Gissen is still holding out hope Schwab’s new system will accommodate him – though if it doesn’t he’s prepared to make the switch.
“If that’s the case, we have no choice but to open new accounts with other custodians,” he says. “This is a significant hassle to get signatures, monitor accounts not at Schwab and combine reports of Schwab and another custodian.” Gissen uses Schwab PortfolioCenter as his portfolio accounting system.
It’s likely that Gissen will be able to successfully hold his assets with Millenium, Clark says.
Other RIAs like Jim Berliner, president and CEO of Westmount asset Management say that Schwab’s new system is all but certain to solve their alternative assets issues. “This will work for us,”’ he says. The Los Angeles-based firm manages about $1.1 billion of assets. About 25% of Westmount’s assets fit the ‘alternatives’ category and about 5% of all the assets – mostly hedge funds of funds — were concerning to Schwab.

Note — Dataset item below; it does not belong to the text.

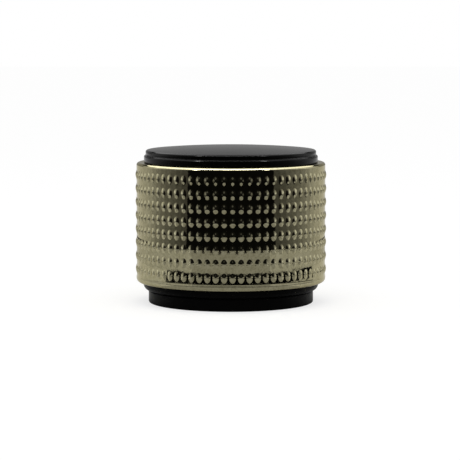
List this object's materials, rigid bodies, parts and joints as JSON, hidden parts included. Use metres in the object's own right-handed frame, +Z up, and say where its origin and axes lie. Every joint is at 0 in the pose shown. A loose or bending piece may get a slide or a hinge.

Berliner believes Schwab did the best it could under the circumstances.
Handed them lemons
“The situation handed them lemons and they didn’t turn it into lemonade but they made it as sweet as they could under the circumstances,” he says. “I think this is the biggest challenge they faced in a decade.”
Clark says that for him it’s been an enormous challenge that he’s glad to be finally putting behind him.
“To me, it’s a huge deal,” he says. “We could have served [clients] better and now we can and they can grow.”
Clark says that Schwab’s decision to put the brakes on some alternative asset custody that occurred last year resulted from a confluence of events that didn’t hit other firms the same way. There was a continuing acceleration of the use of the investments by Schwab RIAs and — as the market leader — the number of positions was far greater at Schwab than elsewhere.
'Yes’ or 'No’
At the same time, there was an abrupt shift in the financial markets and regulatory atmosphere. Schwab didn’t have a real platform to accommodate the growth and it made the decision to call a timeout. “We had to do something about it…People just wanted 'yes’ or 'no’ on our capabilities and we came to this [new program] slowly,” he says.